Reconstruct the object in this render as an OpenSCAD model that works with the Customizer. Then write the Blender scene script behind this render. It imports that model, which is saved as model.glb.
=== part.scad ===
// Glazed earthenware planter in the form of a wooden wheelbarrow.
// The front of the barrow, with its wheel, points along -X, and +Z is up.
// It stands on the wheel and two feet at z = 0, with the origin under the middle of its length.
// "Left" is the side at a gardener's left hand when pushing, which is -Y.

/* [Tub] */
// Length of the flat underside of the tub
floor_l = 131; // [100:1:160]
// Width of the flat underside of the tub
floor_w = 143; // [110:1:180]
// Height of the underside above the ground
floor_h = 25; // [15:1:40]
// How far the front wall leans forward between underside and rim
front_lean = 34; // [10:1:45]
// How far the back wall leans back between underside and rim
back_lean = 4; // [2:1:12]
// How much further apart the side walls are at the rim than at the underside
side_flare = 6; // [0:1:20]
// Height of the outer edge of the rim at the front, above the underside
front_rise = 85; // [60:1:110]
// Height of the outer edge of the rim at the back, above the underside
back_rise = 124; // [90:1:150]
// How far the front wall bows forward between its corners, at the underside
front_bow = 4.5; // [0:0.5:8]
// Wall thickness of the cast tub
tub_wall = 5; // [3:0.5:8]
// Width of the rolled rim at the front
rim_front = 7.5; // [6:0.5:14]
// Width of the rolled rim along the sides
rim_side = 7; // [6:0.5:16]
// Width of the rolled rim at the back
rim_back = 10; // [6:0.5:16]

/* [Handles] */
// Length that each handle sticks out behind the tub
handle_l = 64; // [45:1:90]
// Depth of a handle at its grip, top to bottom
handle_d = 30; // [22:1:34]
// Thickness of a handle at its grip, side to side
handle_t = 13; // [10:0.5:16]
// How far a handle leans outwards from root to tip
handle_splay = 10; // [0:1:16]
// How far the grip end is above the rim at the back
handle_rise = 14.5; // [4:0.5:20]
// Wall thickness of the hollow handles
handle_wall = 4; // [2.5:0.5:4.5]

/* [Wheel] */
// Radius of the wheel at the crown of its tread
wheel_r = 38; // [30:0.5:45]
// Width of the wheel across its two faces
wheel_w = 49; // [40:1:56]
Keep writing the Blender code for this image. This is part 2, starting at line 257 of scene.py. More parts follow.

| Exercise |
Output an exact copy of each record.

| Response to the exercise |
Reconstruct the object in this render as an OpenSCAD model that works with the Customizer. Then write the Blender scene script behind this render. It imports that model, which is saved as model.glb.
=== part.scad ===
// Glazed earthenware planter in the form of a wooden wheelbarrow.
// The front of the barrow, with its wheel, points along -X, and +Z is up.
// It stands on the wheel and two feet at z = 0, with the origin under the middle of its length.
// "Left" is the side at a gardener's left hand when pushing, which is -Y.

/* [Tub] */
// Length of the flat underside of the tub
floor_l = 131; // [100:1:160]
// Width of the flat underside of the tub
floor_w = 143; // [110:1:180]
// Height of the underside above the ground
floor_h = 25; // [15:1:40]
// How far the front wall leans forward between underside and rim
front_lean = 34; // [10:1:45]
// How far the back wall leans back between underside and rim
back_lean = 4; // [2:1:12]
// How much further apart the side walls are at the rim than at the underside
side_flare = 6; // [0:1:20]
// Height of the outer edge of the rim at the front, above the underside
front_rise = 85; // [60:1:110]
// Height of the outer edge of the rim at the back, above the underside
back_rise = 124; // [90:1:150]
// How far the front wall bows forward between its corners, at the underside
front_bow = 4.5; // [0:0.5:8]
// Wall thickness of the cast tub
tub_wall = 5; // [3:0.5:8]
// Width of the rolled rim at the front
rim_front = 7.5; // [6:0.5:14]
// Width of the rolled rim along the sides
rim_side = 7; // [6:0.5:16]
// Width of the rolled rim at the back
rim_back = 10; // [6:0.5:16]

/* [Handles] */
// Length that each handle sticks out behind the tub
handle_l = 64; // [45:1:90]
// Depth of a handle at its grip, top to bottom
handle_d = 30; // [22:1:34]
// Thickness of a handle at its grip, side to side
handle_t = 13; // [10:0.5:16]
// How far a handle leans outwards from root to tip
handle_splay = 10; // [0:1:16]
// How far the grip end is above the rim at the back
handle_rise = 14.5; // [4:0.5:20]
// Wall thickness of the hollow handles
handle_wall = 4; // [2.5:0.5:4.5]

/* [Wheel] */
// Radius of the wheel at the crown of its tread
wheel_r = 38; // [30:0.5:45]
// Width of the wheel across its two faces
wheel_w = 49; // [40:1:56]
Keep writing the Blender code for this image. This is part 2, starting at line 257 of scene.py. More parts follow.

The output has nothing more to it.